Salvo si uno practica alguno de los cada vez más numerosos e inverosímiles «deportes de riesgo», en el mundo actual no queda mucho espacio para la aventura, y no creo que este crucero sea algo más que una aventura turística. No obstante, escuchando al capitán tengo la impresión de encontrarme en una situación un poco premoderna que todavía podemos experimentar los hombres de principios del siglo xxi, aunque sea por el procedimiento algo prosaico de pagar por ello una considerable suma de dinero. Es la situación de desconexión, de encontrarnos aislados y casi incomunicados en medio del mar. Esto es posible gracias a que todavía quedan lugares remotos, como Svalbard o Groenlandia, en los que nadie espera a los viajeros, ni todo está previsto, ni la aventura se acaba en el momento en que el cliente así lo desea o cuando llega la hora de regresar al hotel. Este velero tiene casi cien años, pero hoy todavía podemos emplearlo para viajar de verdad: surcar a vela el mar de Groenlandia, buscar un paso a través del hielo que bloquea permanentemente la costa oriental groenlandesa, recorrer fiordos en los que no podrían adentrarse barcos de mayor calado.

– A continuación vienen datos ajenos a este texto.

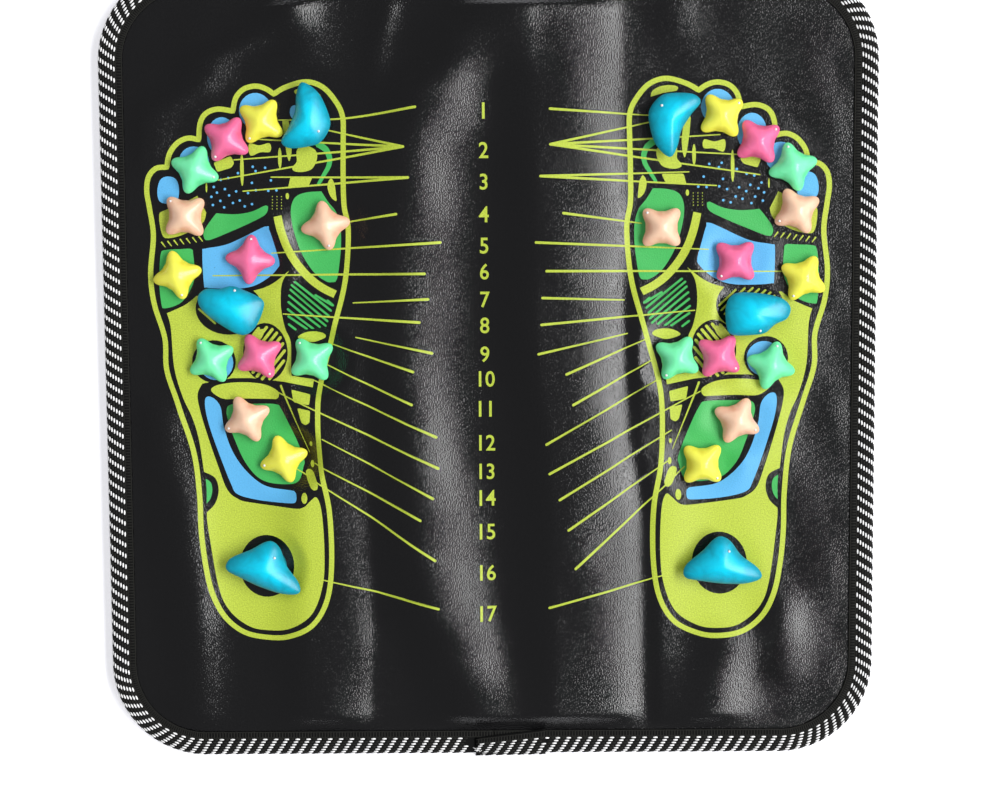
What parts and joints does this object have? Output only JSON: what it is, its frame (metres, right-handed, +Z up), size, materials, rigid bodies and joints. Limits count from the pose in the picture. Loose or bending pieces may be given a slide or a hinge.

La seguridad del barco y la comunicación por satélite nos tranquilizan, convenciéndonos de que no participamos en una verdadera exploración, pero el lugar al que nos dirigimos es lo bastante remoto, imprevisible e indómito como para que el viaje sea algo más que un paseo en un medio de transporte pintoresco y arcaico que pudiera ser sustituido en cualquier momento por alternativas más modernas, seguras y rápidas. Quizás dentro de otros cien años, en un Ártico ya enteramente domesticado, un viaje como este será imposible, o será un anacronismo tan extravagante como lo es hoy el Tren de la Fresa, esa línea de ferrocarril que une Madrid y Aranjuez en vagones del siglo xix; o como recorrer a pie el norte de España hasta Santiago de Compostela, como si no hubiera otra forma más rápida y cómoda de llegar allí.